Data journalism for health care reporters
By Robin Berghaus/AHCJ-Texas Health Journalism Fellow
Health data is often stored in private servers, requiring journalists to become sleuths to acquire it. MaryJo Webster wants people know how to overcome access barriers and — when journalists do get their hands on data — how to sort and interpret it.
The Minnesota Star Tribune data editor led a hands-on workshop at HJ26, so journalists with varied expertise could dive in. (She also provided links to data sets, tip sheets and resources for accessing missing federal data.)
During the workshop, Webster educated journalists about how to develop a data mindset. Below are her top tips.
How to begin:
- Write down all your questions to guide you toward what you need to know.
- Find data with the most details, ideally at the person level, so you can ask questions, for example: Who is getting sick? and What is being done?
- Before analyzing the data, contact the person who provided it. You need to know what it includes and what’s missing.
Know data’s limitations:
- Data is good at answering: Who? What? When? and Where? — not Why? For example, if Medicaid enrollment numbers dropped, you must investigate why. Are people dying? Or are people being removed from the rolls?
- Small groups could be excluded. LGBTQ community data, for example, may not be tracked.

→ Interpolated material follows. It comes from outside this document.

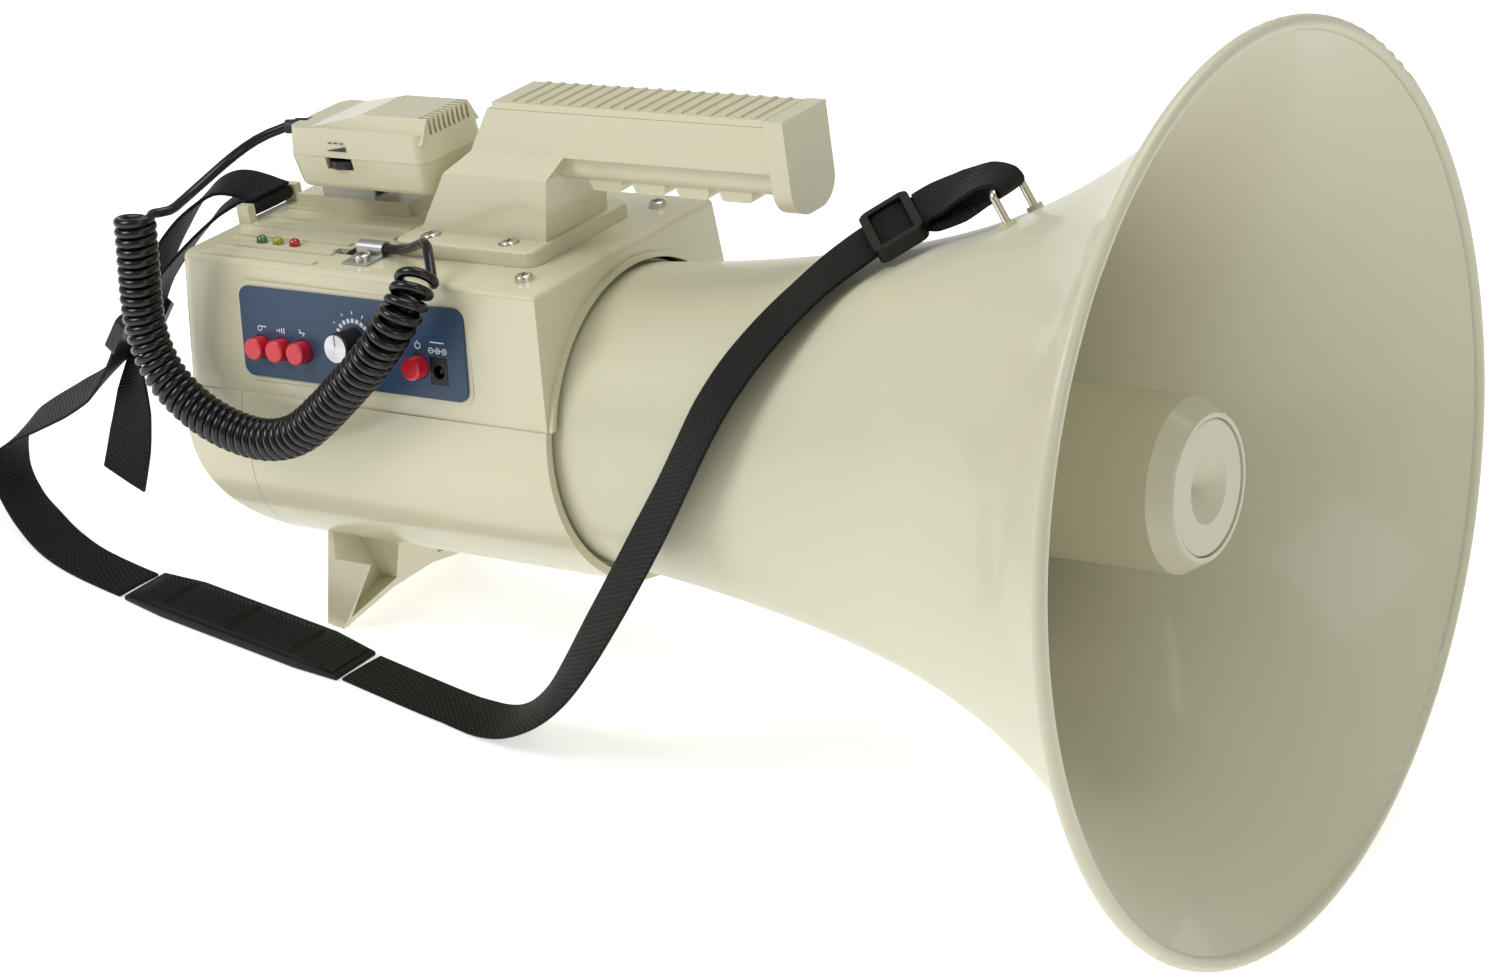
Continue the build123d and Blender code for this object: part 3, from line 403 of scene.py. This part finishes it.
# ---- the microphone's cord: straight lead, curly length, clamped lead ----
CORD_R = 2.15 * MM
COIL_R = 7.35 * MM
COIL_PITCH = 4.42 * MM
TURN_POINTS = 14
LOOSE_FROM = 0.72
LOOSE_RATE = 3.2
LOOSE_MOST = 0.35
LEAD_A = [(-469, -9.5, 120.3), (-477.5, -14.5, 118), (-484.5, -22, 114),
          (-488.5, -32, 109.6), (-490, -43, 105.8), (-490, -54, 103), (-488.5, -63, 101.7), (-486, -71.5, 101.2)]
COIL = [(-494, -84.5, 105.5), (-495, -85.5, 93), (-497.5, -86, 76), (-500.5, -86, 59), (-499.5, -86, 42),
        (-493, -86, 27.5), (-479, -86, 15.5), (-462, -86, 8.5), (-442, -86, 5.5), (-422, -86, 10),
        (-405, -86, 22), (-389, -86, 35), (-373, -86, 48.5), (-359.5, -85.5, 62), (-352.5, -81, 73),
        (-351, -73, 81.5), (-352.5, -63.5, 87.5)]
LEAD_B = [(-361, -51, 91), (-371, -44.5, 86.5), (-383, -39.8, 81.2),
          (-396, -37.5, 79.1), (-409, -36.8, 79), (-418, -37, 75.4), (-424.5, -37.3, 70.5)]


def walk(line, distance):
    """Place and direction that far along a line."""
    for start, end in zip(line, line[1:]):
        step = (end - start).length
        if distance <= step:
            return start.lerp(end, distance / step), (end - start).normalized()
        distance -= step
    return line[-1].copy(), (line[-1] - line[-2]).normalized()


def coil_points(axis_line, first, leave_to):
    """Close turns round the axis line, from beside first until they point at leave_to."""
    length = sum((b - a).length for a, b in zip(axis_line, axis_line[1:]))
    _, direction = walk(axis_line, 0)
    side = first - axis_line[0]
    side = (side - direction * side.dot(direction)).normalized()
    margin = CORD_R * 1.1
    points, angle, along = [], 0.0, margin
    while along < length - margin:
        centre, ahead = walk(axis_line, along)
        side = (side - ahead * side.dot(ahead)).normalized()
        other = ahead.cross(side)
        points.append(centre + (side * math.cos(angle) + other * math.sin(angle)) * COIL_R)
        loosening = max(0.0, along / length - LOOSE_FROM) * LOOSE_RATE
        angle += 2 * math.pi / TURN_POINTS
        along += COIL_PITCH * (1 + LOOSE_MOST * min(loosening, 1)) / TURN_POINTS

    def points_at_exit(i):
        return (points[i] - points[i - 1]).normalized().dot((leave_to - points[i]).normalized())

    best = max(range(len(points) - TURN_POINTS, len(points)), key=points_at_exit)
    return points[:best + 1]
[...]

Explore data analysis resources:
- How to sort and filter data, apply formulas and functions, and create pivot tables — these demos for Google Sheets and more are available as free video tutorials on Webster’s Data Journalism Academy. Webster also created Data Mindset for Editors, a free course for editors to conceptualize and oversee the work data journalists do.
What if data isn’t tracked? Find and collect it:
- Start with a random sample that’s not massive. Webster pointed to the series “Denied Justice” that she produced with Star Tribune reporters who sought to identify the percentage of sexual assault cases that do not end in conviction.
Because that data wasn’t tracked, they began by analyzing a random sample of all sexual assault cases reported to police across the 20 largest agencies in Minnesota. They read the investigative case files, tracked them through the court system, and built a database, which showed that only 8% of those cases resulted in a conviction.
- No data? That’s a data story, too. As federal agencies began deleting data from government websites following President Trump’s orders, a group of government employees salvaged some data. Journalists can point to historical data to describe what the picture was in the past, and why it’s problematic that certain data is no longer tracked.
Webster concluded the workshop by encouraging journalists to dig in.
“Everyone always asks me, ‘Where should I go to get data?’ There is no one place,” she said. “Think of the internet as a clue that data exists. It’s about doing homework and putting a news reporter hat on and asking questions.”
Robin Berghaus is a freelance writer and producer based in Austin, Texas.